Cancer : découverte d’un marqueur biologique très prometteur par des chercheurs de l’Inserm
Une molécule absente de la plupart des tissus normaux chez l’homme a été découverte dans onze types de cancers. Des chercheurs de l’Inserm dirigés par Nicolae Ghinea montrent que la présence du récepteur de la FSH (hormone folliculo stimulante) reflète l’existence d’une tumeur cancéreuse chez plus de 1300 patients. L’étude à paraître le 21 octobre 2010 dans NEJM est le résultat d’une collaboration avec l’équipe de Aurelian Radu du Mount Sinai School of Medicine, New York.
L’hormone folliculo stimulante ou FSH a pour cible les organes reproducteurs humains : ovaires et testicules. Chez la femme, elle stimule la maturation des follicules ovariens et la production d’œstrogènes (via son action sur les cellules de la granulosa). Chez l’homme elle stimule la production des spermatozoïdes (via son action sur les cellules de Sertoli). Le récepteur de la FSH, qui fait l’objet du travail mené par les chercheurs de l’Inserm, se trouve normalement localisé uniquement dans les cellules stimulées par la FSH (cellule de la granulosa chez la femme, cellules de Sertoli chez l’homme). Toutefois, il est présent en très petite quantité dans les vaisseaux sanguins des ovaires et des testicules…et c’est ce qui a mis la puce à l’oreille des chercheurs.
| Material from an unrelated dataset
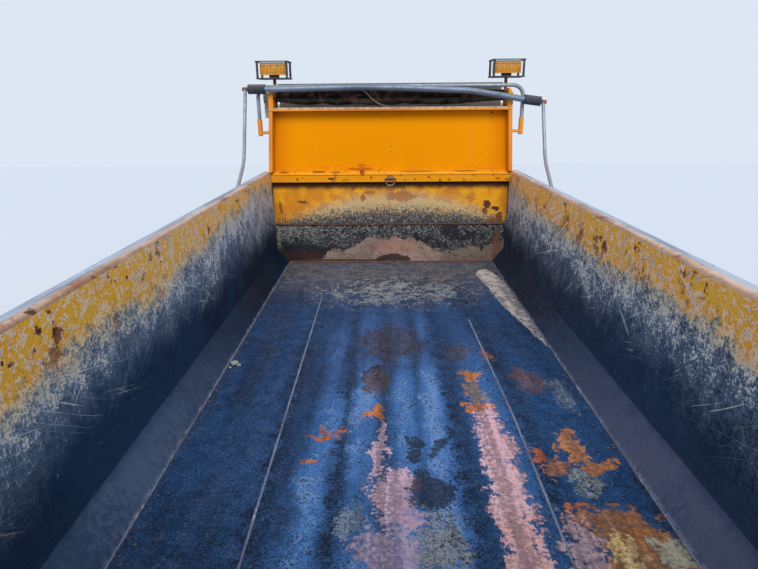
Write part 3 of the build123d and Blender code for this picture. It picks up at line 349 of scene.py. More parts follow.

Le réseau vasculaire est effectivement l’un des constituants les plus importants des tumeurs cancéreuses. Il est nécessaire à leur croissance et leur maintien dans l’organisme. La plupart des tumeurs cancéreuses sont même capables de créer de nouveaux vaisseaux afin de survivre. Les chercheurs ont donc conduit une étude approfondie visant à déterminer si le récepteur de la FSH était présent dans les vaisseaux sanguins des tumeurs.
1336 patients et onze cancers
Nicolae Ghinea et ses collaborateurs de l’Inserm ont étudié des biopsies prélevées chez 1336 patients atteints de cancer après une chirurgie. La présence du récepteur de la FSH a été contrôlée dans des tumeurs allant d’un stade très précoce à des stades plus tardifs pour onze types de cancer (prostate, sein, colon, pancréas, vessie, rein, poumon, foie, l’estomac, testicules, et ovaires). Les résultats obtenus démontrent la présence du récepteur dans la totalité des échantillons, quels que soient le type et le stade de la tumeur. A contrario, ce récepteur est totalement absent de l’ensemble des autres tissus normaux de l’organisme y compris le tissu normal de l’organe porteur de la tumeur.
Une simple détection par imagerie
De façon générale, les vaisseaux sanguins qui expriment le récepteur de la FSH se trouvent à la périphérie de la tumeur. Le récepteur, quant à lui semble spécifiquement localisé sur la partie dite luminale des cellules qui tapissent la paroi des vaisseaux ce qui fait de lui une cible facile pour les agents de diagnostic et thérapie injectés dans le sang.
Ces deux caractéristiques (absence des tissus normaux et localisation sur la partie luminale des cellules endothéliales) en font un marqueur biologique très prometteur et un candidat intéressant pour l’imagerie et la thérapie. Des expériences de détection par imagerie ont d’ores et déjà été effectuées avec succès par les chercheurs chez la souris.
Vers une confirmation clinique
De nouvelles expériences sont nécessaires pour confirmer la détection du récepteur de la FSH en testant des procédures d’imagerie utilisées couramment à l’hôpital (RMN, TEP, et imagerie par ultrasons). Pour les chercheurs il est par ailleurs probable qu’il puisse être une cible générale pour des médicaments anti-cancéreux mais également pour des agents qui détruisent ou bloquent les vaisseaux sanguins des tumeurs.
Source : « Expression of Follicle-Stimulating Hormone Receptor in Tumor Blood Vessels »
Aurelian Radu, Ph.D., Christophe Pichon, Ph.D., Philippe Camparo, M.D.,Martine Antoine, M.D., Yves Allory, M.D., Anne Couvelard, M.D., Gaëlle Fromont, M.D., Mai Thu Vu Hai, Ph.D.,and Nicolae Ghinea, Ph.D.
From Mount Sinai School of Medicine, New York (A.R.); and Inserm Unité 753, Villejuif (C.P.), Val-de-Grâce Hospital, Paris (P.C.), Tenon Hospital, Paris (M.A.),Inserm Unité 955-Eq 07, Université Paris-Est, Créteil (Y.A., M.T.V.H., N.G.), Beaujon Hospital, Clichy (A.C.), and Centre Hospitalier Universitaire de Poitiers, Poitiers (G.F.)